### THE EXERCISE:
Reproduce every entry exactly.

### RECORDS SUPPLIED:
════
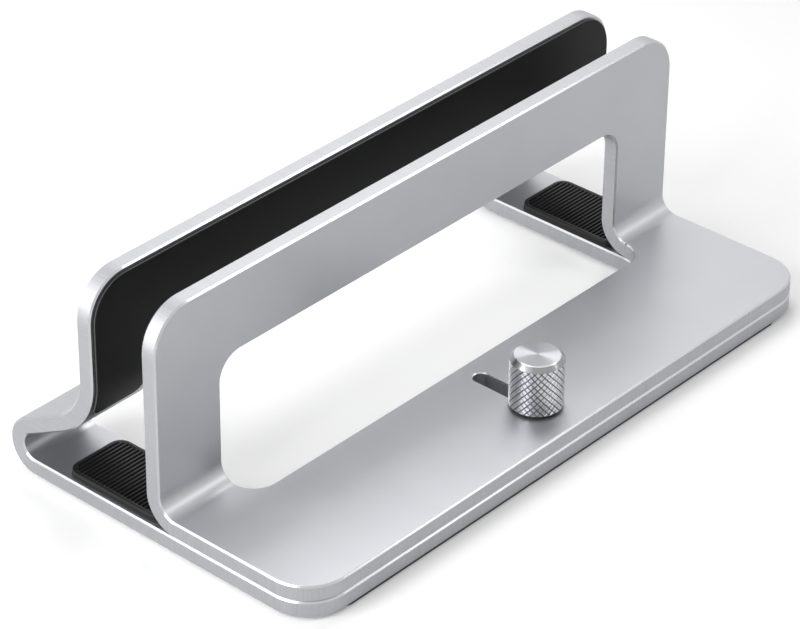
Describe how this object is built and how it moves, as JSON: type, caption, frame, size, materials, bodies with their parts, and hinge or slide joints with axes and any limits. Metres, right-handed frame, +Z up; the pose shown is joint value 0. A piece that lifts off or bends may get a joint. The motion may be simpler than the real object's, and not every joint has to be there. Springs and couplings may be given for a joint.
{
  "type": "vertical laptop stand",
  "caption": "Vertical stand that holds a closed laptop on edge between two bent aluminium plates, one fixed and one that slides and is clamped by a knurled thumb screw.",
  "frame": {"origin": "middle of the footprint, on the surface that the feet rest on", "axes": "+Z up, +Y along the slot, +X to the front, where the thumb screw is"},
  "size_m": [0.1042, 0.2, 0.0673],
  "materials": {
    "satin_aluminium": "bead-blasted satin, clear anodised, with bright chamfered edges",
    "knurled_aluminium": "diamond knurl on the side, spun rings on the top face",
    "black_silicone": "matte moulded silicone",
    "steel": "plain zinc-plated",
    "black_nylon": "matte"
  },
  "bodies": {
    "base": {"base_plate": "satin_aluminium", "rear_wall_pad": "black_silicone", "near_rest_pad": "black_silicone", "far_rest_pad": "black_silicone", "front_foot": "black_silicone", "near_rear_foot": "black_silicone", "far_rear_foot": "black_silicone", "clinch_nut": "steel", "near_guide_pin": "steel", "far_guide_pin": "steel"},
    "sliding_wall": {"sliding_plate": "satin_aluminium", "front_wall_pad": "black_silicone"},
    "washer": {"clamp_washer": "black_nylon"},
    "thumb_screw": {"thumb_knob": "knurled_aluminium", "clamp_stud": "steel"}
  },
  "joints": [
    {"name": "wall_slide", "type": "slide", "parent": "base", "child": "sliding_wall", "axis": [1, 0, 0], "range_m": [0, 0.0186]},
    {"name": "clamp_lift", "type": "slide", "parent": "base", "child": "washer", "axis": [0, 0, 1], "range_m": [0, 0.0014]},
    {"name": "knob_turn", "type": "hinge", "parent": "washer", "child": "thumb_screw", "pos_m": [0.03848, 0, 0.0175], "axis": [0, 0, 1], "range_deg": [0, 720]}
  ],
  "couplings": [
    {"joint": "clamp_lift", "follows": "knob_turn", "m_per_rad": 0.00011141}
  ]
}
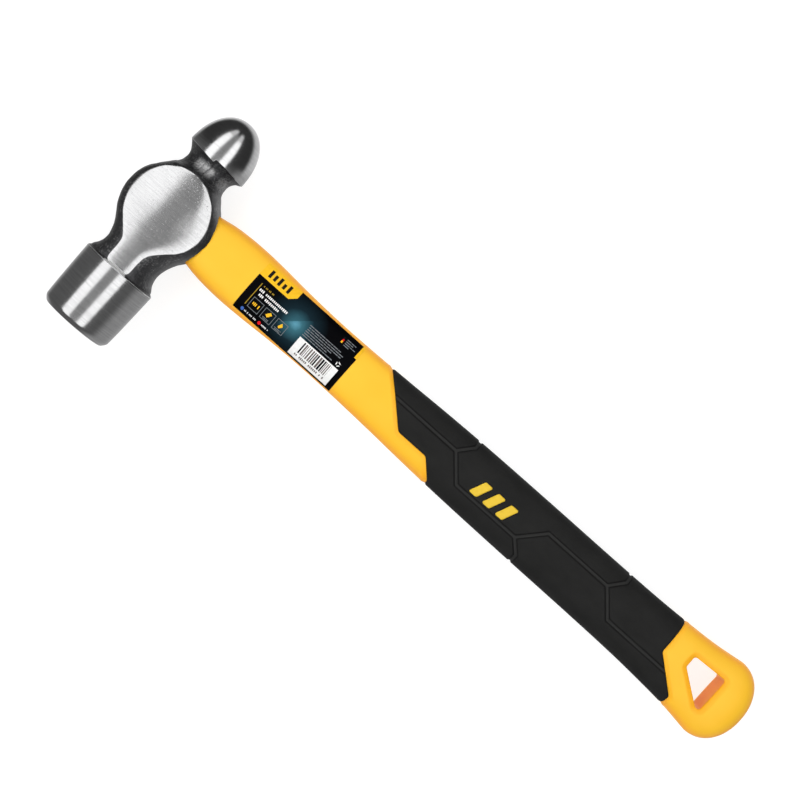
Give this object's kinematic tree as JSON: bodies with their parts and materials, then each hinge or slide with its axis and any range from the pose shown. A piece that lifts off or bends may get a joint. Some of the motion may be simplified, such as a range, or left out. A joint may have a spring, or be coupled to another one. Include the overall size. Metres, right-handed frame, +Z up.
{
  "type": "ball peen hammer",
  "caption": "Ball peen hammer with a forged steel head, a fibreglass core, a two-colour moulded handle with a soft grip, and a hanging hole.",
  "frame": {"origin": "bench surface under the middle of the hammer's bounding box, the hammer lying on one cheek", "axes": "+X along the handle from the head to the hanging hole, +Y along the head from the striking face to the ball, +Z up out of the bench"},
  "size_m": [0.3818, 0.1252, 0.0394],
  "materials": {
    "steel": "ground and polished faces, dark satin where forged",
    "fibreglass": "pultruded fibreglass, satin",
    "epoxy": "cast epoxy",
    "yellow_plastic": "satin",
    "black_rubber": "fine matt grain",
    "label_film": "printed film, gloss"
  },
  "bodies": {
    "root": {"head": "steel", "fibreglass_core": "fibreglass", "eye_potting": "epoxy", "handle_jacket": "yellow_plastic", "grip_sleeve": "black_rubber", "label": "label_film"}
  },
  "joints": []
}
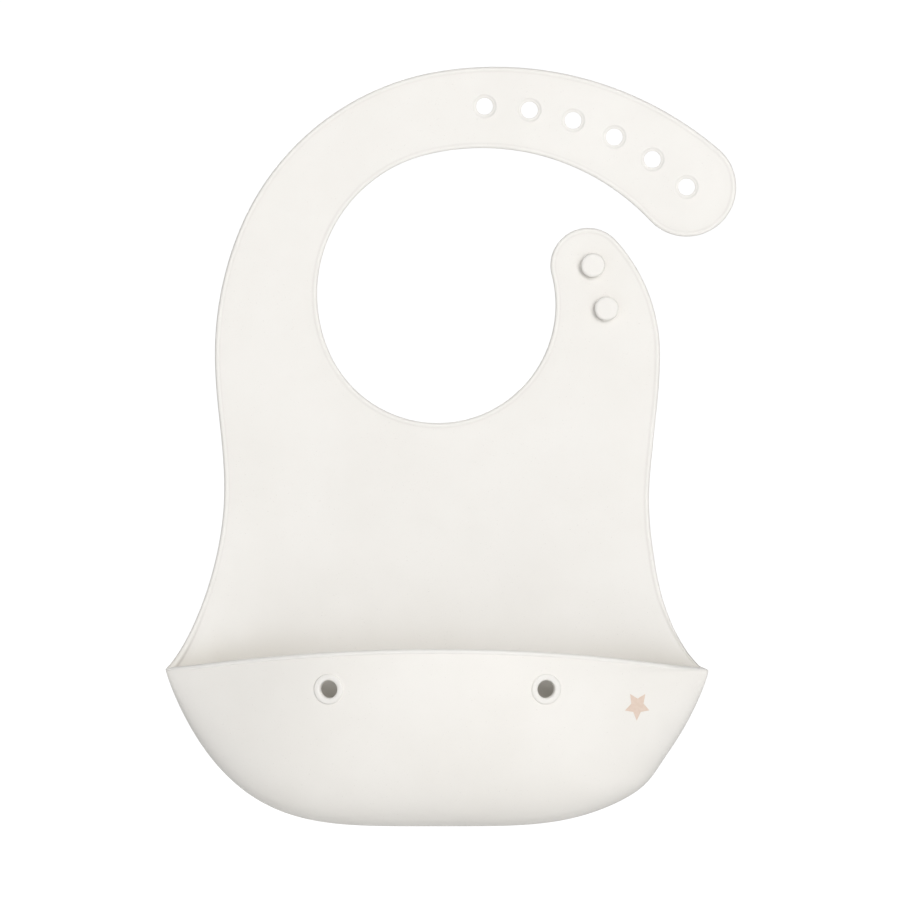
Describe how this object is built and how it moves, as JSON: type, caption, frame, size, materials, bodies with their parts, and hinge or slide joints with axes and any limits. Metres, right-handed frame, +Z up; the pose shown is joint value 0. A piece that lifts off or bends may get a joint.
════
### EXERCISE SOLUTION:
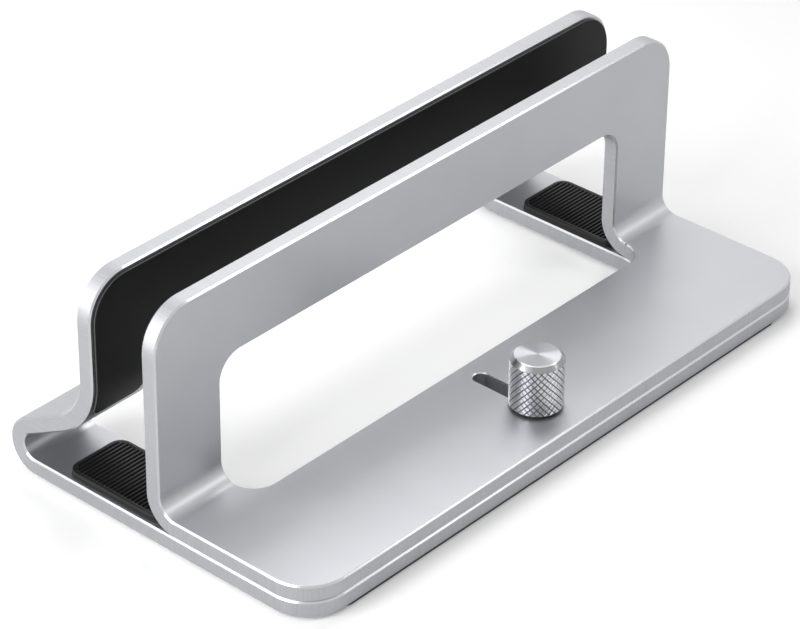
Describe how this object is built and how it moves, as JSON: type, caption, frame, size, materials, bodies with their parts, and hinge or slide joints with axes and any limits. Metres, right-handed frame, +Z up; the pose shown is joint value 0. A piece that lifts off or bends may get a joint. The motion may be simpler than the real object's, and not every joint has to be there. Springs and couplings may be given for a joint.
{
  "type": "vertical laptop stand",
  "caption": "Vertical stand that holds a closed laptop on edge between two bent aluminium plates, one fixed and one that slides and is clamped by a knurled thumb screw.",
  "frame": {"origin": "middle of the footprint, on the surface that the feet rest on", "axes": "+Z up, +Y along the slot, +X to the front, where the thumb screw is"},
  "size_m": [0.1042, 0.2, 0.0673],
  "materials": {
    "satin_aluminium": "bead-blasted satin, clear anodised, with bright chamfered edges",
    "knurled_aluminium": "diamond knurl on the side, spun rings on the top face",
    "black_silicone": "matte moulded silicone",
    "steel": "plain zinc-plated",
    "black_nylon": "matte"
  },
  "bodies": {
    "base": {"base_plate": "satin_aluminium", "rear_wall_pad": "black_silicone", "near_rest_pad": "black_silicone", "far_rest_pad": "black_silicone", "front_foot": "black_silicone", "near_rear_foot": "black_silicone", "far_rear_foot": "black_silicone", "clinch_nut": "steel", "near_guide_pin": "steel", "far_guide_pin": "steel"},
    "sliding_wall": {"sliding_plate": "satin_aluminium", "front_wall_pad": "black_silicone"},
    "washer": {"clamp_washer": "black_nylon"},
    "thumb_screw": {"thumb_knob": "knurled_aluminium", "clamp_stud": "steel"}
  },
  "joints": [
    {"name": "wall_slide", "type": "slide", "parent": "base", "child": "sliding_wall", "axis": [1, 0, 0], "range_m": [0, 0.0186]},
    {"name": "clamp_lift", "type": "slide", "parent": "base", "child": "washer", "axis": [0, 0, 1], "range_m": [0, 0.0014]},
    {"name": "knob_turn", "type": "hinge", "parent": "washer", "child": "thumb_screw", "pos_m": [0.03848, 0, 0.0175], "axis": [0, 0, 1], "range_deg": [0, 720]}
  ],
  "couplings": [
    {"joint": "clamp_lift", "follows": "knob_turn", "m_per_rad": 0.00011141}
  ]
}
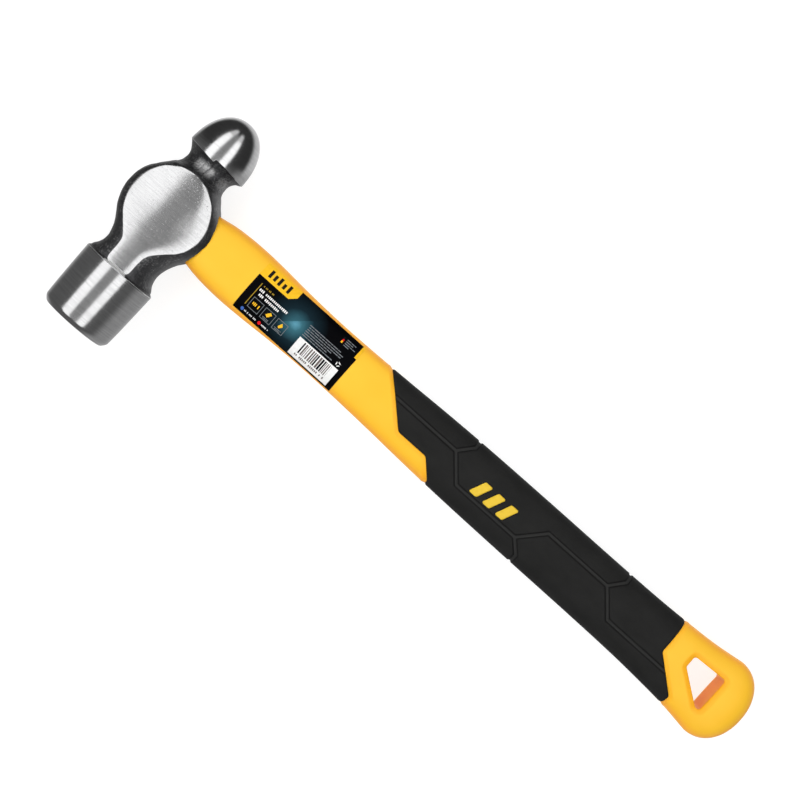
Give this object's kinematic tree as JSON: bodies with their parts and materials, then each hinge or slide with its axis and any range from the pose shown. A piece that lifts off or bends may get a joint. Some of the motion may be simplified, such as a range, or left out. A joint may have a spring, or be coupled to another one. Include the overall size. Metres, right-handed frame, +Z up.
{
  "type": "ball peen hammer",
  "caption": "Ball peen hammer with a forged steel head, a fibreglass core, a two-colour moulded handle with a soft grip, and a hanging hole.",
  "frame": {"origin": "bench surface under the middle of the hammer's bounding box, the hammer lying on one cheek", "axes": "+X along the handle from the head to the hanging hole, +Y along the head from the striking face to the ball, +Z up out of the bench"},
  "size_m": [0.3818, 0.1252, 0.0394],
  "materials": {
    "steel": "ground and polished faces, dark satin where forged",
    "fibreglass": "pultruded fibreglass, satin",
    "epoxy": "cast epoxy",
    "yellow_plastic": "satin",
    "black_rubber": "fine matt grain",
    "label_film": "printed film, gloss"
  },
  "bodies": {
    "root": {"head": "steel", "fibreglass_core": "fibreglass", "eye_potting": "epoxy", "handle_jacket": "yellow_plastic", "grip_sleeve": "black_rubber", "label": "label_film"}
  },
  "joints": []
}
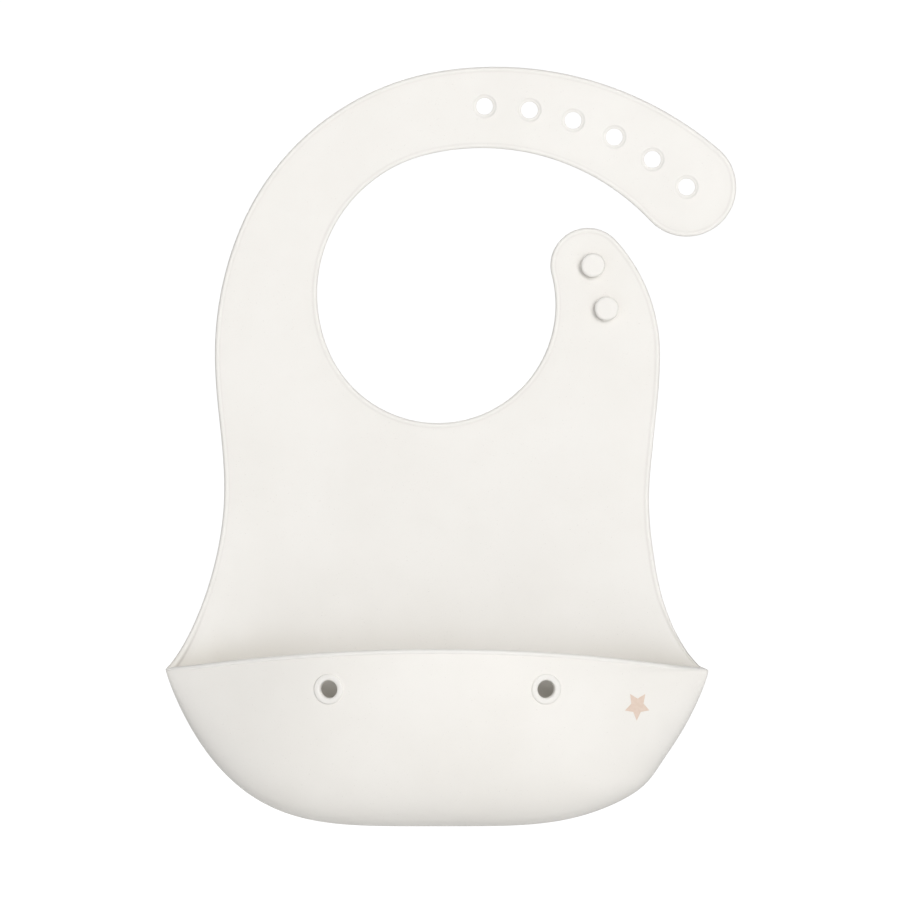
Describe how this object is built and how it moves, as JSON: type, caption, frame, size, materials, bodies with their parts, and hinge or slide joints with axes and any limits. Metres, right-handed frame, +Z up; the pose shown is joint value 0. A piece that lifts off or bends may get a joint.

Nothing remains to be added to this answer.